A.K.A. Union 2nd North Carolina Mounted Infantry Regiment; 2nd North Carolina (Federal) Mounted Infantry; 2nd North Carolina Mounted, U.S.A. United States Army

Introduction

 

The Union 2nd North Carolina Mounted Infantry was known by many names, including Home Yankees since the regiment often tramped and fought against their home communities that dared take up arms against the Union. To raise a weapon against your brother during the Civil War, well that actually happened if you donned Union blue and served in only one of two mounted infantry regiments from the Tar Heel State that had their ranks filled with men who were descendants of rebel stock, because they had dared raise a hand against King George during the American Revolution. The Federal 2nd North Carolina was formed by loyal Union men from western North Carolina and East Tennessee, while Confederate deserters formed a fraction of the regiment.

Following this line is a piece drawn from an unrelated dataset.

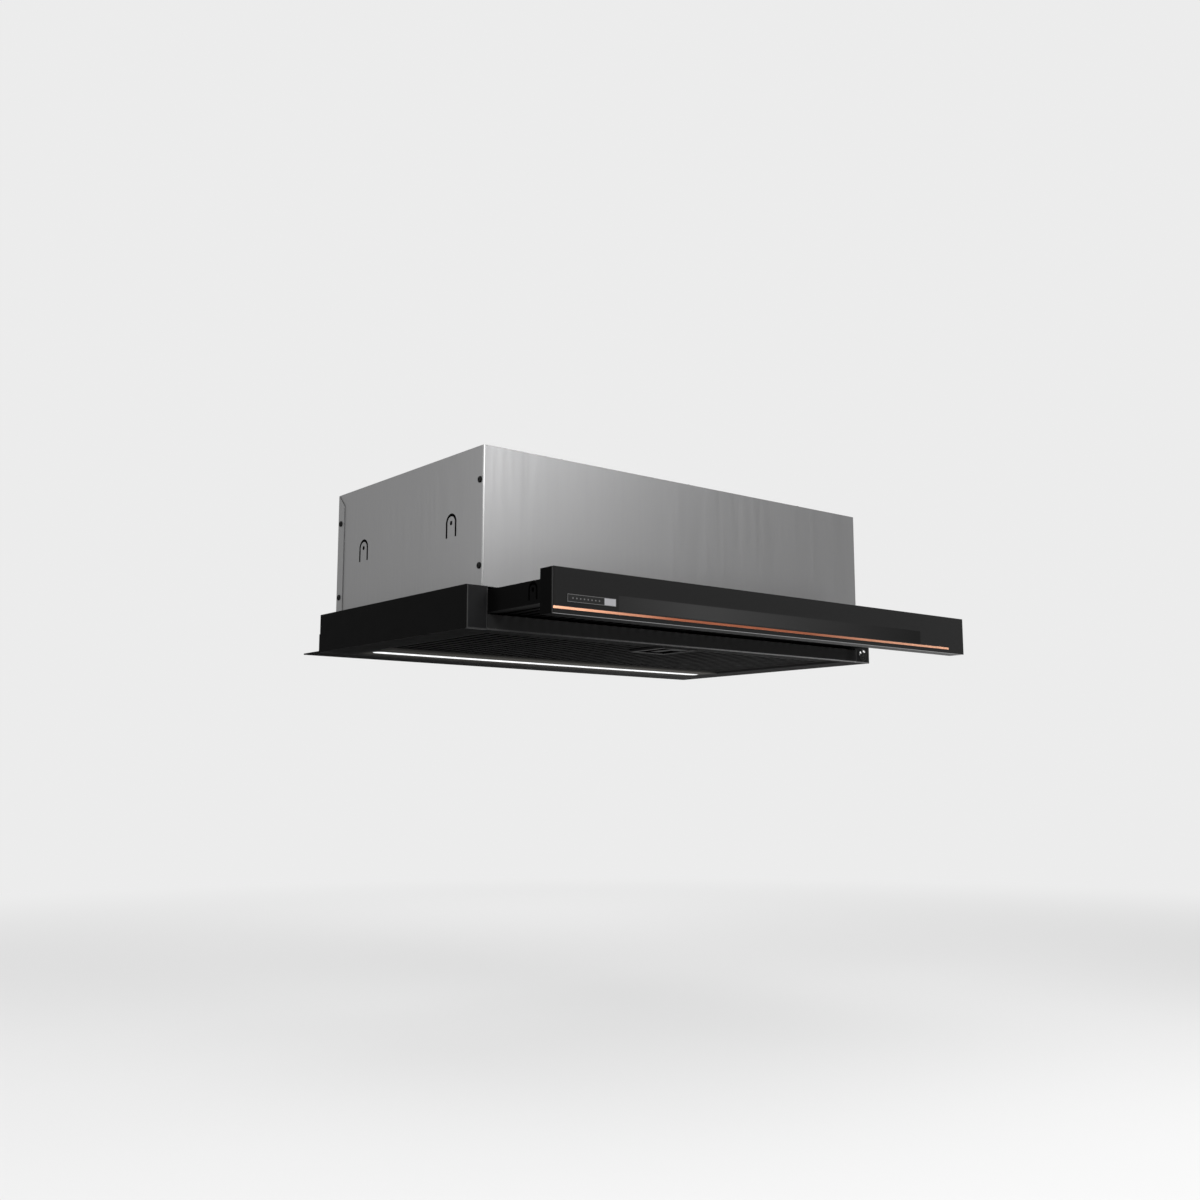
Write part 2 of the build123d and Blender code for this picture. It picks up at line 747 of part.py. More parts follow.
# Handle of the filter, a cup with a rim under the face
with BuildPart() as filter_handle:
    block((-handle_width / 2, handle_y, handle_bottom),
          (handle_width / 2, handle_y + handle_depth, filter_bottom))
    fillet(edges().filter_by(Axis.Z), handle_wall)
    block((-cup_x, cup_front, filter_bottom), (cup_x, cup_rear, handle_top))
    fillet(faces().sort_by(Axis.Z)[-1].edges(), edge_break)
    block((-recess_x, recess_front, handle_bottom), (recess_x, recess_rear, handle_top - handle_wall),
          Mode.SUBTRACT)
    block((tongue_x[0] - gap, cup_front, tongue_bottom - gap),
          (tongue_x[1] + gap, recess_front, tongue_top + gap),
          Mode.SUBTRACT)
save(filter_handle, "filter_handle")

# Latch of the filter: a bar with a thumb pad, and a tongue that reaches to the edge of the window
latch_x = (-latch_offset - latch_bar_width / 2, -latch_offset + latch_bar_width / 2)
latch_front = recess_front + gap
latch_bottom = handle_bottom + latch_recess
with BuildPart() as filter_latch:
    block((latch_x[0], latch_front, latch_bottom),
          (latch_x[1], latch_front + latch_bar_length, tongue_bottom))
    block((latch_x[0], latch_front, latch_bottom),
          (latch_x[0] + latch_pad_width, latch_front + latch_pad_length, tongue_bottom))
    fillet(edges().filter_by(Axis.Z), edge_break)
    block((tongue_x[0], tongue_tip, tongue_bottom), (tongue_x[1], latch_front + latch_pad_length, tongue_top))
save(filter_latch, "filter_latch")

# Lens of the lamp, a trough in the slot of the bottom plate with a flange on the plate
with BuildPart() as led_lens:
    with BuildSketch():
        with Locations((0, lamp_y)):
            SlotOverall(lamp_length, lamp_width)
    extrude(amount=lamp_height)
    with BuildSketch(level(sheet)):
        with Locations((0, lamp_y)):
            SlotOverall(lamp_length + 2 * lamp_flange, lamp_width + 2 * lamp_flange)
    extrude(amount=lamp_wall)
    with BuildSketch(level(lamp_wall)):
        with Locations((0, lamp_y)):
            SlotOverall(lamp_length - 2 * lamp_wall, lamp_width - 2 * lamp_wall)
    extrude(amount=lamp_height, mode=Mode.SUBTRACT)
save(led_lens, "led_lens")

# Board of the lamp, with its diodes underneath
with BuildPart() as led_board:
    with BuildSketch(level(lamp_height)):
        with Locations((0, lamp_y)):
            SlotOverall(lamp_length, lamp_width)
    extrude(amount=board_thickness)
    with BuildSketch(level(lamp_height)):
        with Locations((0, lamp_y)):
            with GridLocations((lamp_length - lamp_width) / diode_count, 0, diode_count, 1):
                Rectangle(diode_size, diode_size)
    extrude(amount=-board_thickness)
save(led_board, "led_board")

with BuildPart() as led_driver:
    block((driver_x - driver_length / 2, side_rear - driver_inset - driver_depth, sheet),
          (driver_x + driver_length / 2, side_rear - driver_inset, sheet + driver_height))
    fillet(edges().filter_by(Axis.Z), edge_break)
save(led_driver, "led_driver")

# Switch that the closed drawer presses, on a foot on the bottom plate
plunger_tip = drawer_rear + drawer_travel + gap
switch_front = plunger_tip + plunger_reach
switch_rear = switch_front + switch_depth
switch_right = drawer_inside
switch_left = switch_right - switch_width
plunger_centre = (switch_right - switch_width / 2, runner_z)
switch_low = runner_z - switch_height / 2
with BuildPart() as drawer_switch:
    block((switch_left, switch_front, switch_low), (switch_right, switch_rear, switch_low + switch_height))
    block((switch_left, switch_rear - switch_post, sheet), (switch_right, switch_rear, switch_low))
    block((switch_left, switch_front, sheet), (switch_right, switch_rear + switch_tail, sheet + switch_foot))
    along_y(plunger_centre, plunger_radius + running_fit, switch_front,
            plunger_tip + plunger_length + plunger_travel + gap, Mode.SUBTRACT)
save(drawer_switch, "drawer_switch")

with BuildPart() as switch_plunger:
    along_y(plunger_centre, plunger_radius, plunger_tip, plunger_tip + plunger_length)
save(switch_plunger, "switch_plunger")

# Bezel and cap of the push button
button_centre = (button_x, button_z)
button_radius = bezel_neck - bezel_wall
button_rear = button_length - button_proud
with BuildPart() as button_bezel:
    along_y(button_centre, bezel_radius, -bezel_proud, 0)
    chamfer(faces().sort_by(Axis.Y)[0].edges(), bezel_proud / 2)
    along_y(button_centre, bezel_neck, 0, bezel_length)
    along_y(button_centre, button_radius, -bezel_proud, button_rear + button_travel + gap, Mode.SUBTRACT)
save(button_bezel, "button_bezel")

with BuildPart() as light_button:
    along_y(button_centre, button_radius - running_fit, -button_proud, button_rear)
    chamfer(faces().sort_by(Axis.Y)[0].edges(), gap)
save(light_button, "light_button")

# Collar of the air outlet, with a ledge and a bar on which the flaps rest and bores for their pins
flap_z = ledge_top + gap + flap_barrel_radius
flap_axes = (("front_flap", -1, duct_y - flap_axis_offset), ("rear_flap", 1, duct_y + flap_axis_offset))
pin_end = duct_inner_radius + flap_pin_depth
with BuildPart() as outlet_collar:
    ring(level(top_surface), (0, duct_y), duct_flange_radius, duct_inner_radius, moulding)
    ring(level(top_surface), (0, duct_y), duct_outer_radius, duct_inner_radius, duct_height)
    ring(level(top_surface), (0, duct_y), duct_outer_radius, duct_inner_radius - flap_ledge, moulding)
    block((-duct_inner_radius, duct_y - flap_bar_width / 2, top_surface),
          (duct_inner_radius, duct_y + flap_bar_width / 2, ledge_top))
    for label, side, y in flap_axes:
        disc(across(-pin_end - gap), (y, flap_z), flap_pin_radius + running_fit, 2 * (pin_end + gap),
             Mode.SUBTRACT)
save(outlet_collar, "outlet_collar")

# Flaps of the air outlet: half discs that hang on a barrel with a pin at each end
flap_radius = duct_inner_radius - flap_clearance
barrel_end = flap_radius - running_fit - gap
for label, side, y in flap_axes:
    with BuildPart() as flap:
        with BuildSketch(level(ledge_top + gap)) as half_disc:
            with Locations((0, duct_y)):
                Circle(flap_radius)
            with Locations((0, y)):
                Rectangle(2 * duct_outer_radius, 2 * duct_outer_radius, mode=Mode.SUBTRACT,
                          align=(Align.CENTER, Align.MAX if side > 0 else Align.MIN))
        extrude(amount=flap_thickness)
        disc(across(-barrel_end), (y, flap_z), flap_barrel_radius, 2 * barrel_end)
        disc(across(-pin_end), (y, flap_z), flap_pin_radius, 2 * pin_end)
    save(flap, label)

# Halves of the fan scroll, which meet at the middle and hang from the box top by the flange at the mouth
for label, side in (("scroll_left", -1), ("scroll_right", 1)):
    with BuildPart() as scroll:
        extrude(volute(moulding), amount=side * (fan_half_width + moulding))
        block((0, mouth_front_y - mouth_flange, top_underside - moulding),
              (side * (fan_half_width + mouth_flange), mouth_rear_y + mouth_flange, top_underside))
        ring(across(side * (fan_half_width + moulding)), fan_centre, inlet_radius + 2 * moulding,
             inlet_radius,
             side * moulding)
        extrude(volute(0), amount=side * fan_half_width, mode=Mode.SUBTRACT)
        block((0, mouth_front_y - mouth_flange, top_underside),
              (side * (fan_half_width + mouth_flange), mouth_rear_y + mouth_flange, box_top), Mode.SUBTRACT)
        disc(across(side * fan_half_width), fan_centre, inlet_radius, side * 2 * moulding, Mode.SUBTRACT)
        ring(across(side * fan_half_width), fan_centre, inlet_radius + moulding, inlet_radius,
             -side * inlet_depth)
    save(scroll, label)

# Fan wheel: a disc on a hub, a ring at each end, and slanted blades between the disc and the rings
with BuildPart() as impeller_disc:
    disc(across(hub_x), fan_centre, impeller_radius - blade_thickness, hub_disc)
    disc(across(hub_x), fan_centre, hub_radius, hub_length)
    disc(across(hub_x), fan_centre, shaft_radius, hub_length, Mode.SUBTRACT)
save(impeller_disc, "impeller_disc")

with BuildPart() as impeller_rings:
    for side in (-1, 1):
        ring(across(side * impeller_x), fan_centre, impeller_radius, impeller_radius - impeller_ring_width,
             -side * moulding)
save(impeller_rings, "impeller_rings")

blade_spans = ((moulding - impeller_x, hub_x), (hub_x + hub_disc, impeller_x - moulding))
with BuildPart() as impeller_blades:
    for left, right in blade_spans:
        with BuildSketch(across(left)) as blades:
            with Locations(fan_centre):
                with PolarLocations(impeller_radius - blade_length / 2, blade_count):
                    Rectangle(blade_length, blade_thickness, rotation=blade_angle)
        extrude(blades.sketch, amount=right - left)
save(impeller_blades, "impeller_blades")

# Shaft and nut of the fan wheel
motor_right = -motor_inner_end
motor_left = motor_right - motor_length
nut_x = hub_x + hub_length
with BuildPart() as motor_shaft:
    disc(across(motor_left + 2 * motor_wall), fan_centre, shaft_radius,
         nut_x + nut_thickness + shaft_thread - motor_left - 2 * motor_wall)
save(motor_shaft, "motor_shaft")

with BuildPart() as impeller_nut:
    with BuildSketch(across(nut_x)):
        with Locations(fan_centre):
            RegularPolygon(nut_radius, 6)
            Circle(shaft_radius, mode=Mode.SUBTRACT)
    extrude(amount=nut_thickness)
save(impeller_nut, "impeller_nut")

# Motor in the left inlet of the scroll: a closed can with a seat for a bearing at each end
seat_x = (motor_left + motor_wall, motor_right - motor_wall - bearing_length)
with BuildPart() as motor_housing:
    disc(across(motor_left), fan_centre, motor_radius, motor_length)
    disc(across(motor_left + motor_wall), fan_centre, motor_radius - motor_wall,
         motor_length - 2 * motor_wall,
         Mode.SUBTRACT)
    disc(across(motor_right), fan_centre, shaft_radius + moulding, -motor_wall, Mode.SUBTRACT)
    for x in seat_x:
        ring(across(x), fan_centre, bearing_radius + motor_wall, bearing_radius, bearing_length)
save(motor_housing, "motor_housing")

with BuildPart() as motor_bearings:
    for x in seat_x:
        ring(across(x), fan_centre, bearing_radius, shaft_radius + running_fit, bearing_length)
save(motor_bearings, "motor_bearings")

# Stator and rotor, whose core lengths are equal
core_x = (motor_left + motor_right - rotor_length) / 2
stator_inner = rotor_radius + rotor_gap
with BuildPart() as motor_stator:
    ring(across(core_x), fan_centre, motor_radius - motor_wall, stator_inner, rotor_length)
    ring(across(core_x - winding_overhang), fan_centre, winding_radius, stator_inner + moulding,
         rotor_length + 2 * winding_overhang)
save(motor_stator, "motor_stator")

with BuildPart() as motor_rotor:
    ring(across(core_x), fan_centre, rotor_radius, shaft_radius, rotor_length)
save(motor_rotor, "motor_rotor")

# Bracket that holds the motor to the left wall of the scroll
scroll_face = -fan_half_width - 2 * moulding
arm_end = inlet_radius + bracket_reach
with BuildPart() as motor_bracket:
    with BuildSketch(across(scroll_face)):
        with Locations(fan_centre):
            with PolarLocations(0, 3, start_angle=90):
                Rectangle(arm_end, bracket_arm, align=(Align.MIN, Align.CENTER))
            Circle(motor_radius + bracket_ring)
            Circle(motor_radius, mode=Mode.SUBTRACT)
    extrude(amount=-bracket_thickness)
save(motor_bracket, "motor_bracket")

# Capacitor on the rear of the box, with two terminals
capacitor_z = tray_height + capacitor_height
capacitor_front = side_rear - capacitor_length
with BuildPart() as capacitor:
    along_y((capacitor_x, capacitor_z), capacitor_radius, capacitor_front, side_rear)
    fillet(edges().filter_by(GeomType.CIRCLE).sort_by(Axis.Y)[0], sheet)
    for step in (-1, 1):
        along_y((capacitor_x + step * capacitor_radius / 3, capacitor_z), terminal_radius,
                capacitor_front - terminal_length, capacitor_front)
save(capacitor, "capacitor")

# Box of the controls on the rear of the box
controls_low = (controls_x - controls_width / 2, side_rear - controls_depth, tray_height + controls_lift)
controls_high = (controls_x + controls_width / 2, side_rear, tray_height + controls_lift + controls_height)
with BuildPart() as control_box:
    block(controls_low, controls_high)
    fillet(edges().group_by(Axis.Y)[0], moulding)
save(control_box, "control_box")

# Gland of the power cable in the box top, with its nut underneath
with BuildPart() as cable_gland:
    disc(level(top_surface), gland_centre, gland_head_radius, gland_height)
    fillet(edges().filter_by(GeomType.CIRCLE).sort_by(Axis.Z)[-1], sheet)
    disc(level(top_underside), gland_centre, gland_neck_radius, sheet)
    disc(level(top_underside), gland_centre, gland_head_radius, -gland_nut)
    disc(level(top_underside - gland_nut), gland_centre, cable_hole_radius, gland_nut + sheet + gland_height,
         Mode.SUBTRACT)
save(cable_gland, "cable_gland")
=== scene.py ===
import json
from math import cos, pi, radians, sin

import bmesh
import bpy
from mathutils import Matrix, Vector


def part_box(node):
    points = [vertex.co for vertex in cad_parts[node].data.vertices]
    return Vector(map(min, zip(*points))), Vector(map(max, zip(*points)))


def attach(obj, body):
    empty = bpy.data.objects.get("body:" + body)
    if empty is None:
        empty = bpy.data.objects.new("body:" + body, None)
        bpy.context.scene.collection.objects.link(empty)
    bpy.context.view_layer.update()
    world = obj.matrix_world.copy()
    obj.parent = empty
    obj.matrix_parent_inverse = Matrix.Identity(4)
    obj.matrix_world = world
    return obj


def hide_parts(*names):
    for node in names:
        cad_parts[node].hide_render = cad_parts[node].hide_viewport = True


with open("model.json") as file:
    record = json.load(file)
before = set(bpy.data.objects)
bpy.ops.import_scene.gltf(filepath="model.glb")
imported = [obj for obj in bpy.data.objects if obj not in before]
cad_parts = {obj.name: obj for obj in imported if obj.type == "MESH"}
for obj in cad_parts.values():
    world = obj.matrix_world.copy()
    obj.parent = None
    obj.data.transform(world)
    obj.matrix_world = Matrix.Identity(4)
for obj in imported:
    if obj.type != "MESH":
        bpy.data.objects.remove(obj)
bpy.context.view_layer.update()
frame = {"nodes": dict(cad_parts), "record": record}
nodes = frame["nodes"]
MM = 0.001
SHEET = 1.0 * MM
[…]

North Carolina Mounted Infantry
North Carolina Mounted Infantry.gif
North Carolina Mounted Infantry

ORGANIZED

Knoxville, Tenn., October 1863. Attached to 1st Brigade, Willcox's Division, 9th Army Corps, Left Wing Forces, Dept. Ohio, to April 1864. 1st Brigade, 4th Division, 23rd Army Corps, Dept. Ohio, to February 1865. 1st Brigade, 4th Division, District of East Tennessee, Dept. of the Cumberland, to August 1865.

SERVICE

Ordered to Greenville, Tenn., to October 16, 1863, and assigned there till November 6. Moved to Bull's Gap November 6, and duty there till December. March across Clinch Mountains to Clinch River. Action at Walker's Ford on December 2. Gibson's and Wyerman's, Miss., February 22, 1864. Duty at Cumberland Gap and patrol duty in East Tennessee till April 1865. Scout from Cumberland Gap January 23-27, 1865. Expedition from East Tennessee into Western North Carolina March 21-April 25, 1865. Moved to Boone, N.C., April 6, and to Asheville, N.C., April 27-30. Duty in North Carolina and East Tennessee till August. Mustered out August 16, 1865.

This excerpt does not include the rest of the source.